Give the number of lines in the records below that include "from", and nothing more.

• Listed entries
**********

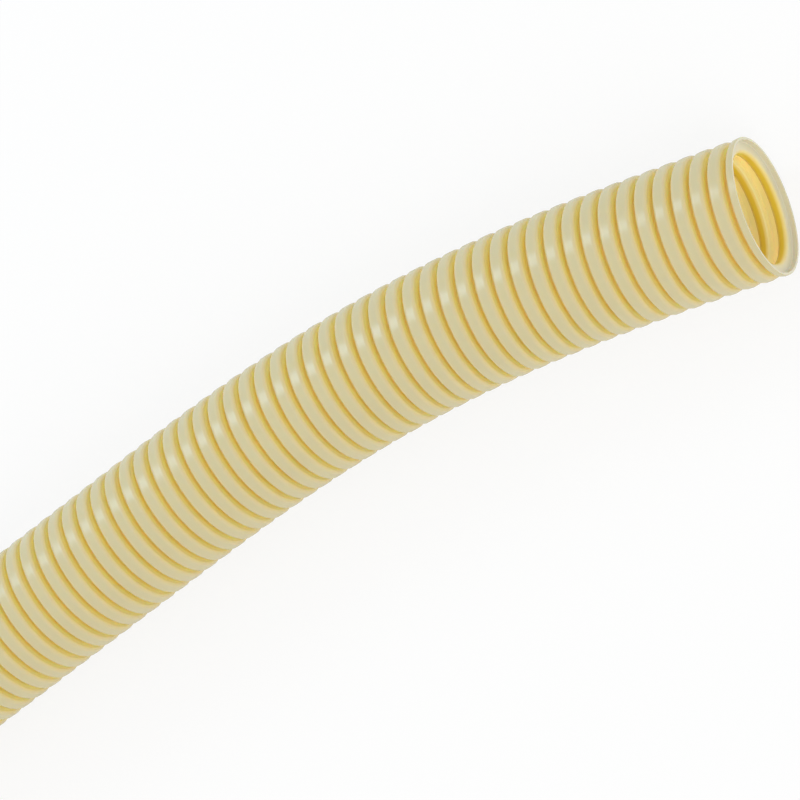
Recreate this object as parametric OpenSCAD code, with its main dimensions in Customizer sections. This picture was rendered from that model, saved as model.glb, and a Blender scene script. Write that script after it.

**********

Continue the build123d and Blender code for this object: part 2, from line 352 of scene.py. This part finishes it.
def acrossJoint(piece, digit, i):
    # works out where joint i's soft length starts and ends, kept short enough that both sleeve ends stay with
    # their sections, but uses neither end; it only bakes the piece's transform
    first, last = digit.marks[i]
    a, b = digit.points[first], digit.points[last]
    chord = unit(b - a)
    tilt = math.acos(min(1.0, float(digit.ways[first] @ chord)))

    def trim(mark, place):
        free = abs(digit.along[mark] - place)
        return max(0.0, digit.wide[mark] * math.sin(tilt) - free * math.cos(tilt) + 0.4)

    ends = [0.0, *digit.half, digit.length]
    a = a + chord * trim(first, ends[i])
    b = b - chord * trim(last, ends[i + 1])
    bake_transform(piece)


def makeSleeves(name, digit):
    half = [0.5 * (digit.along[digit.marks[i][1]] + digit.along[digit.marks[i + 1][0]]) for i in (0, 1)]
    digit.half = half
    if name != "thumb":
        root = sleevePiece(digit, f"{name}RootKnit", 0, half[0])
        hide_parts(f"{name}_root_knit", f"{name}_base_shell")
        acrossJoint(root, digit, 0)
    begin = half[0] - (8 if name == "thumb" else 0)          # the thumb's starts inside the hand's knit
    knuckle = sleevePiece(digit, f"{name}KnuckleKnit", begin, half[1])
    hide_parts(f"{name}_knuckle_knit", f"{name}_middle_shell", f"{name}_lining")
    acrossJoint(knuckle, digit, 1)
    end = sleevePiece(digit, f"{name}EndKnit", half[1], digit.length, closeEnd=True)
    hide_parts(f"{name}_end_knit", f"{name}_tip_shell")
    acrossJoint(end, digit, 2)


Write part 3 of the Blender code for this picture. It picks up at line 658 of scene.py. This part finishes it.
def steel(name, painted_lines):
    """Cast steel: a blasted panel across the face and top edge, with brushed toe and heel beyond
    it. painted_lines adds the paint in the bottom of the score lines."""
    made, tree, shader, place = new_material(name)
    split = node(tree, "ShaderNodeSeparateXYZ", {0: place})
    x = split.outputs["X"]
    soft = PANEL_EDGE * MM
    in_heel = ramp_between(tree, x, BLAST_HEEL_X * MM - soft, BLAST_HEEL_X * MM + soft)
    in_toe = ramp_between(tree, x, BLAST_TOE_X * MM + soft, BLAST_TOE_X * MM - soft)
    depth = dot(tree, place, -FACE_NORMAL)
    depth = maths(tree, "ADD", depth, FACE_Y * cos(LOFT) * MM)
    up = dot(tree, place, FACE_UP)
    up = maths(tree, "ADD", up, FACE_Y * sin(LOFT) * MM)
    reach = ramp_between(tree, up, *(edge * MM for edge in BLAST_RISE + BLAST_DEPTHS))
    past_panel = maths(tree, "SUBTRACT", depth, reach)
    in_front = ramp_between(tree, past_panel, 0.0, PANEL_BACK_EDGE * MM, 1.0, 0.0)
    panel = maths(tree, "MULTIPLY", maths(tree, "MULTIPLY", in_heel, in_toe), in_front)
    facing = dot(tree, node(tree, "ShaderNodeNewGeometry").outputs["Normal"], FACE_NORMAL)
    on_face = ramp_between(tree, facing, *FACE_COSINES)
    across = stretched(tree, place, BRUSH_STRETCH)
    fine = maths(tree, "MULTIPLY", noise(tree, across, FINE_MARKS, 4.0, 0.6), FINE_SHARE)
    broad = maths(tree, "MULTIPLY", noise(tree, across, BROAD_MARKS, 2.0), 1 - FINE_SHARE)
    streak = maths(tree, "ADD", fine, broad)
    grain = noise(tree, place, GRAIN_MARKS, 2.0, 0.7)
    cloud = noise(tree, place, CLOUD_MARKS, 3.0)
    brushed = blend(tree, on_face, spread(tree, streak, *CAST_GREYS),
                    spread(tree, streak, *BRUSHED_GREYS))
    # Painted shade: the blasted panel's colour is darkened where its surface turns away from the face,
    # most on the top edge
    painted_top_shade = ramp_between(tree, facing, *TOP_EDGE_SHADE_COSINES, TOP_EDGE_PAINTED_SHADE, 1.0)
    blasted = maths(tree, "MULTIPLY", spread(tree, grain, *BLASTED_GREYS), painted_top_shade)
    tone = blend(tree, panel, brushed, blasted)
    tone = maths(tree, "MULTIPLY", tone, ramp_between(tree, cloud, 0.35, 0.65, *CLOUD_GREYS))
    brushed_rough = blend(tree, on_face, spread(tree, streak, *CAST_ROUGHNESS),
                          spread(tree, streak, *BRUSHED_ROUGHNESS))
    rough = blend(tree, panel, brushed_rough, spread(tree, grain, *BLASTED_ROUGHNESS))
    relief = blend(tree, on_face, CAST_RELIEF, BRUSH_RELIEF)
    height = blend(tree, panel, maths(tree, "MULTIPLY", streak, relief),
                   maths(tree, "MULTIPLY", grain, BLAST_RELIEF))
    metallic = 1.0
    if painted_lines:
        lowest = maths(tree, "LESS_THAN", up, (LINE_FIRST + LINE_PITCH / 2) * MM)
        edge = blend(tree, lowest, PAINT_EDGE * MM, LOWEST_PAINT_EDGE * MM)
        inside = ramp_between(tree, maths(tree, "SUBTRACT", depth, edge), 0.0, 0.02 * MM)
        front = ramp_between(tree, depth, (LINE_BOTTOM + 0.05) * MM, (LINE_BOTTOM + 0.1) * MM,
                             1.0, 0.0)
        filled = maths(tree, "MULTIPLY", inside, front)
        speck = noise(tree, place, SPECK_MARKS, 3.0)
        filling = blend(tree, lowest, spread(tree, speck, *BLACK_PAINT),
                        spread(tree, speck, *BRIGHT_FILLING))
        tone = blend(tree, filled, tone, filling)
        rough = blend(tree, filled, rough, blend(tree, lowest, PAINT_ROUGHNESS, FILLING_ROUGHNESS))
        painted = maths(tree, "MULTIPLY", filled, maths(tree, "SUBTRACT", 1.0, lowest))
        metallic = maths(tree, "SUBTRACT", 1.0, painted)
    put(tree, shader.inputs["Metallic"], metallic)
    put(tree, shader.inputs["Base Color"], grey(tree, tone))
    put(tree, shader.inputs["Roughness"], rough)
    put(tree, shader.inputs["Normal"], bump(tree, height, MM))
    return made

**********

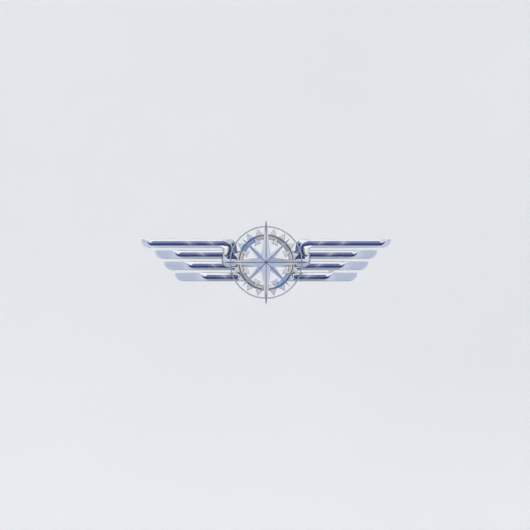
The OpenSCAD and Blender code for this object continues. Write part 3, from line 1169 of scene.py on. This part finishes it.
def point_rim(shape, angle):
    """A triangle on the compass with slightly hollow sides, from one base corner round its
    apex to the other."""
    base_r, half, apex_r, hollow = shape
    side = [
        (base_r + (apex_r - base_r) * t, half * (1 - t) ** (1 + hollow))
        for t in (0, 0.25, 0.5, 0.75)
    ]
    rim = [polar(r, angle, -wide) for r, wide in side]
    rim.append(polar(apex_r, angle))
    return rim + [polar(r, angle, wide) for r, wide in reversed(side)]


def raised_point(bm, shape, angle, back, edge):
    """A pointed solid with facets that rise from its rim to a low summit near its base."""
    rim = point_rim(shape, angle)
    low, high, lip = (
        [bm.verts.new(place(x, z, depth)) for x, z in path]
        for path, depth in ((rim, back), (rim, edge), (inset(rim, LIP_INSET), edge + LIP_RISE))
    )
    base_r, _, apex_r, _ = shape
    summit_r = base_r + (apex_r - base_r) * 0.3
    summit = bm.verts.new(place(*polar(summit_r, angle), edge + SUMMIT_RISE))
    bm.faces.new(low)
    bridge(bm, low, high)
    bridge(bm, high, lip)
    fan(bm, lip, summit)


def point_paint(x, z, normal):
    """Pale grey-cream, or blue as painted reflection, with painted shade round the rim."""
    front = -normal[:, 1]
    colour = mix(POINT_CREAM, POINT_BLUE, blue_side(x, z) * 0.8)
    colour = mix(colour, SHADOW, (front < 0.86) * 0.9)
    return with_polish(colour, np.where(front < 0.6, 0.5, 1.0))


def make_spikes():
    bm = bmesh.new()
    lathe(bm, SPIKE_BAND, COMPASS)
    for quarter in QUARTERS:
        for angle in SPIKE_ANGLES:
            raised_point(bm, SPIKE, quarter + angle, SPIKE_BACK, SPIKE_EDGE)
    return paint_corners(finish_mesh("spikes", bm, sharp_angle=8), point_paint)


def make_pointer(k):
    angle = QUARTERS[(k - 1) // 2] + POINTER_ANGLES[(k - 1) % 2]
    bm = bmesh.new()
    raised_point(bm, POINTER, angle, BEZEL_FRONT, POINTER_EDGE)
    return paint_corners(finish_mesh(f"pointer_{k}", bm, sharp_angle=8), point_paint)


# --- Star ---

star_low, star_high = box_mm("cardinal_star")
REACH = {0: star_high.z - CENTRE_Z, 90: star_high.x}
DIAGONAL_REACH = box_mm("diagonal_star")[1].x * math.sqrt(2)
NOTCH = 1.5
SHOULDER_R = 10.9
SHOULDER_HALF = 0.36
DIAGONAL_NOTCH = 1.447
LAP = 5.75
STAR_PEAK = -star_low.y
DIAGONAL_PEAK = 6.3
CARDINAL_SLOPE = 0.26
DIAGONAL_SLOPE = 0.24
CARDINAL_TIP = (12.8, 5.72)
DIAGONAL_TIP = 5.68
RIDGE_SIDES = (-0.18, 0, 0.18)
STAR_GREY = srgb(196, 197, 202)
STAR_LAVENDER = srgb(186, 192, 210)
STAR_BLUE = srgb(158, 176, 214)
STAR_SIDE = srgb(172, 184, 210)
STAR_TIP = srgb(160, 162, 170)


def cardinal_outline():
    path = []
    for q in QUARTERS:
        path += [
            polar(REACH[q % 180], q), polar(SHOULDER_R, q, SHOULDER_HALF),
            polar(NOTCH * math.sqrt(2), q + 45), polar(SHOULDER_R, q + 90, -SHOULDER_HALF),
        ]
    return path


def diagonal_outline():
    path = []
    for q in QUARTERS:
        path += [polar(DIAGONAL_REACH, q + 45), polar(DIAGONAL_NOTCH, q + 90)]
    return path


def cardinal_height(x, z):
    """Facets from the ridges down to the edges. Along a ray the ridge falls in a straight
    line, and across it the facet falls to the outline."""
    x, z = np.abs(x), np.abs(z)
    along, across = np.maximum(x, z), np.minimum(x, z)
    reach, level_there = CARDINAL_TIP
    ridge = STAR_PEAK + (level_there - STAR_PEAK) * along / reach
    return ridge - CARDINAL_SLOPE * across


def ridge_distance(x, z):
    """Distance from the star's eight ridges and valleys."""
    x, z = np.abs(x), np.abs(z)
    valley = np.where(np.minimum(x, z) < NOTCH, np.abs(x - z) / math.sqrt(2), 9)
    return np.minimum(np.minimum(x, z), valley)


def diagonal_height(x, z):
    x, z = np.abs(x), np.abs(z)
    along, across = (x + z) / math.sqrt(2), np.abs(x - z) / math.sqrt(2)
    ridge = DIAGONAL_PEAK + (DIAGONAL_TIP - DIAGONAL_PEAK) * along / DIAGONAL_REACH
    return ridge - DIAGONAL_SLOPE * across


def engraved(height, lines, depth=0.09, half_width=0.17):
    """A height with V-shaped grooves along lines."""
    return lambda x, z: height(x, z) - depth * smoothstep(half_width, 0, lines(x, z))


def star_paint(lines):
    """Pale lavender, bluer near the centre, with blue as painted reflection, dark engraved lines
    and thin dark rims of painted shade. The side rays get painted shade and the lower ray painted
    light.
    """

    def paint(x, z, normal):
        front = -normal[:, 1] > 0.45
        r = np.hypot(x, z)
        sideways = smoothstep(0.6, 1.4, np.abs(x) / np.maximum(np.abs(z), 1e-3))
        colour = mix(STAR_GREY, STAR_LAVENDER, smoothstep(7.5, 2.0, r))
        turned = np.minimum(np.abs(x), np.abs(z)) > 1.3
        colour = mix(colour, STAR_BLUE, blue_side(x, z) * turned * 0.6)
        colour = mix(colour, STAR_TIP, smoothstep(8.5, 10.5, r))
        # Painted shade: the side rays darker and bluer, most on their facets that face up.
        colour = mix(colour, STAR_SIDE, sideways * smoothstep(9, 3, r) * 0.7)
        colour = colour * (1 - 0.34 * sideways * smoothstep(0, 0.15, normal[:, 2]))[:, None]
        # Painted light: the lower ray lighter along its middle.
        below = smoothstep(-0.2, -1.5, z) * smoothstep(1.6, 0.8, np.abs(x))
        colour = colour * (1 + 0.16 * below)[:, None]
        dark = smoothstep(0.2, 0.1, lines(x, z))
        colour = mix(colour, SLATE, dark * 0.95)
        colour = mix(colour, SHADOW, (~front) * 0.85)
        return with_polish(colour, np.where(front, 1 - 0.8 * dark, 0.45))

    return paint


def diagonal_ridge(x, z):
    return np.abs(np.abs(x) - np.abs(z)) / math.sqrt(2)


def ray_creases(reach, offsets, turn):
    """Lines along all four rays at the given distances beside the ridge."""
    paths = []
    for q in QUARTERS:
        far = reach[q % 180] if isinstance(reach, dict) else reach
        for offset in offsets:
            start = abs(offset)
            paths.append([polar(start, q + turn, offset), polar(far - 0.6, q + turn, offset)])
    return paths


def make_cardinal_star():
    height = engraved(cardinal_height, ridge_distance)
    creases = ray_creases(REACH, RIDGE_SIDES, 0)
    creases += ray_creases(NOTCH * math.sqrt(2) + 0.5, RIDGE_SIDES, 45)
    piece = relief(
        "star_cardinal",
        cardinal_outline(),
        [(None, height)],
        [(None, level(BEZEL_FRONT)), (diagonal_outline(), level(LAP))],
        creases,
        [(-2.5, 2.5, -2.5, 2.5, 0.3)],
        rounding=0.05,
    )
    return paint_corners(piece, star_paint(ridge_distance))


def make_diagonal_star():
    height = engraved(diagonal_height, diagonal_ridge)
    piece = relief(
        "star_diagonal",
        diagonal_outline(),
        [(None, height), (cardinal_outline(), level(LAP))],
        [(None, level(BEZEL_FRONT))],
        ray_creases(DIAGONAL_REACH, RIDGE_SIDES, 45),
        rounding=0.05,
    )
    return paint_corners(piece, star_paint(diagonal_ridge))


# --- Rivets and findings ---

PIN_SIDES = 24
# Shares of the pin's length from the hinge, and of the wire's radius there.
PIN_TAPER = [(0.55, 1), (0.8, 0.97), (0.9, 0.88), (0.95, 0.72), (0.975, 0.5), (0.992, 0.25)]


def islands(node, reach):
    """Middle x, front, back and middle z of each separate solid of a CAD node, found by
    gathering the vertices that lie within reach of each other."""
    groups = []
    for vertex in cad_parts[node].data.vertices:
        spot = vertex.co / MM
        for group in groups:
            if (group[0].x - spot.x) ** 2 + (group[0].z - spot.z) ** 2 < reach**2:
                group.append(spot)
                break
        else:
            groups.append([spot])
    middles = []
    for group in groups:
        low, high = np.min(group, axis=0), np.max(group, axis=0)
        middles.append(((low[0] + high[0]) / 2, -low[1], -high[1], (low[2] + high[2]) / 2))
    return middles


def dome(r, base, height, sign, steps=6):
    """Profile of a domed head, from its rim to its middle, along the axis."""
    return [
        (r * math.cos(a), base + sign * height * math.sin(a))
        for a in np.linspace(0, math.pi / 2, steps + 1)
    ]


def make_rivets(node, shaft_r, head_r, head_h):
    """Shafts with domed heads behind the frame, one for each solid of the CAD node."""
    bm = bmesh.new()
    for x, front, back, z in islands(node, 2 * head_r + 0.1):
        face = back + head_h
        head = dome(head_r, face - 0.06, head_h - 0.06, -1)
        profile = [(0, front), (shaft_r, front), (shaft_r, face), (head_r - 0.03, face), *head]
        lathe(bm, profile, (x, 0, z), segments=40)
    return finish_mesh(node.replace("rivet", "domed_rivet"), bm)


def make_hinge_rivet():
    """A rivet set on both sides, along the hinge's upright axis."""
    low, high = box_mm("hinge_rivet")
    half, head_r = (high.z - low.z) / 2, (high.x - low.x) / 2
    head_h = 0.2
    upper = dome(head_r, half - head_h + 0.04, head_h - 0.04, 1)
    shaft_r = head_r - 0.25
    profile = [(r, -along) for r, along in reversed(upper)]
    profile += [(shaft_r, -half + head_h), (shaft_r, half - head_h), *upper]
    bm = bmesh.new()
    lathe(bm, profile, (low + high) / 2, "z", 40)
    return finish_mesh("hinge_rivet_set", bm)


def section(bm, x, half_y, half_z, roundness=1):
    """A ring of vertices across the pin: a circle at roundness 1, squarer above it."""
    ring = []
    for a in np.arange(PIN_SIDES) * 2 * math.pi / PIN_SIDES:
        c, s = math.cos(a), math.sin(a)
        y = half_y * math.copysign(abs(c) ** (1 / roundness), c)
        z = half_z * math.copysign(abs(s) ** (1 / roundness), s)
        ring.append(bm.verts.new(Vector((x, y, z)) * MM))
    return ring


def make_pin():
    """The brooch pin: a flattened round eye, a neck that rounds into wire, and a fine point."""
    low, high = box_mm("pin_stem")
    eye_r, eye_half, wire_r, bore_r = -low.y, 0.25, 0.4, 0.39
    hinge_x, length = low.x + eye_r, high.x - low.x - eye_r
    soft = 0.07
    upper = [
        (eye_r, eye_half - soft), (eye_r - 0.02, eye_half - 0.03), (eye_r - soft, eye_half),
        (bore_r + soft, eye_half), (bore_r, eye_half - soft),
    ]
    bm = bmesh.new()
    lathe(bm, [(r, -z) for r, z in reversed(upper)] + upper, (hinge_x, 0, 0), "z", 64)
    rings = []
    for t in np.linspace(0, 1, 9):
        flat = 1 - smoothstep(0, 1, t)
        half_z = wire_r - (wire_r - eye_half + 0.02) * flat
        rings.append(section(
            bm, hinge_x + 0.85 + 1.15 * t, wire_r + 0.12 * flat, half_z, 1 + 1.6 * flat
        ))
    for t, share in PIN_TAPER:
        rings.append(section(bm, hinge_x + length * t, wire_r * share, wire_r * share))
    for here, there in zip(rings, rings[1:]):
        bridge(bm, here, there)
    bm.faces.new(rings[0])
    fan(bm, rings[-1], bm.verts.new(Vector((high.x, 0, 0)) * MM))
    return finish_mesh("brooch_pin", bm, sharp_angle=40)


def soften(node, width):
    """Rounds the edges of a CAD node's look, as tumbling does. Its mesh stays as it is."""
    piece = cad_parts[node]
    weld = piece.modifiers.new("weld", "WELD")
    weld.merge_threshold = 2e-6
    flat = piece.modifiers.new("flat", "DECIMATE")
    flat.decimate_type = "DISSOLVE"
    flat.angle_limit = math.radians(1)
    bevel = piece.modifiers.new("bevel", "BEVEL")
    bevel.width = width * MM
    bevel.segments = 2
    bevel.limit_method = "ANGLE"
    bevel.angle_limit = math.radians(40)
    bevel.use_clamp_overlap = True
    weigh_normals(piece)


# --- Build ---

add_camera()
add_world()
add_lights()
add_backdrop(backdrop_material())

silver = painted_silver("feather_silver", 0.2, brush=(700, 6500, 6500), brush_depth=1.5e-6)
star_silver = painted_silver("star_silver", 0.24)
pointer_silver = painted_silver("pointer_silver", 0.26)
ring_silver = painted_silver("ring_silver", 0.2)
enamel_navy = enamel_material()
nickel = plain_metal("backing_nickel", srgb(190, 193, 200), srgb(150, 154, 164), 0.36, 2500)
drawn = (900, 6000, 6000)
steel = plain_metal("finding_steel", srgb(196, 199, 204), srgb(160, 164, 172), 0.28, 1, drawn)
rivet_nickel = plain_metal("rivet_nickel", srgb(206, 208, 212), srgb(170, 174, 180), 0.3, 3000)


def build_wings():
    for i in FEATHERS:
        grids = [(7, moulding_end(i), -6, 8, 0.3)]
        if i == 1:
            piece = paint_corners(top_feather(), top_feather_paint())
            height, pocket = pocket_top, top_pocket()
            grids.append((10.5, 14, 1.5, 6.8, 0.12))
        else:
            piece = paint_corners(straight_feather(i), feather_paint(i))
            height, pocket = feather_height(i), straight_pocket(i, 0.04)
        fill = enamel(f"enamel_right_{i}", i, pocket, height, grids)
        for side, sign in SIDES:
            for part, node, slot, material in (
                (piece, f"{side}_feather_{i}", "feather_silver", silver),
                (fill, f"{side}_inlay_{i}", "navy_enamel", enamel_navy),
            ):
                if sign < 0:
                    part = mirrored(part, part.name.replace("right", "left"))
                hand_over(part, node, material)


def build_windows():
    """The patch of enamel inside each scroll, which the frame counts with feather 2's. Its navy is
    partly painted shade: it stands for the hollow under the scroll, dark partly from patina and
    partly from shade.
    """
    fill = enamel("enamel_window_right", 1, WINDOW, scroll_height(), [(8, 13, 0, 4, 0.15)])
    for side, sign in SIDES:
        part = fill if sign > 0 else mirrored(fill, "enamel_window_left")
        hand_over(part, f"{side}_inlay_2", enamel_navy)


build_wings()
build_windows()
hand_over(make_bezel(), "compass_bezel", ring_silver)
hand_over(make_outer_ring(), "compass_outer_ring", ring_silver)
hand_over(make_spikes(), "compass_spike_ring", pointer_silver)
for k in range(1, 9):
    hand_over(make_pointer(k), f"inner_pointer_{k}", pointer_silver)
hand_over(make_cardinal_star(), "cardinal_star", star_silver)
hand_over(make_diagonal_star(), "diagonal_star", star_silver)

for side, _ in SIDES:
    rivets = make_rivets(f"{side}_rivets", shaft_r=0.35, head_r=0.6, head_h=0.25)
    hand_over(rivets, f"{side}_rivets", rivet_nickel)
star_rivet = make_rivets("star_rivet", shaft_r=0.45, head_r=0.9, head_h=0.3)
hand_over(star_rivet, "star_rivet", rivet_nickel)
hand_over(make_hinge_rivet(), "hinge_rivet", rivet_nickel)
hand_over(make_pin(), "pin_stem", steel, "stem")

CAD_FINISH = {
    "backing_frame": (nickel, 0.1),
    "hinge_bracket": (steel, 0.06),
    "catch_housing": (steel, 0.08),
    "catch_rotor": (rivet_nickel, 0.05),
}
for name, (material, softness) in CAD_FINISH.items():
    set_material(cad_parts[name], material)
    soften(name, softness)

**********

• Exercise output
12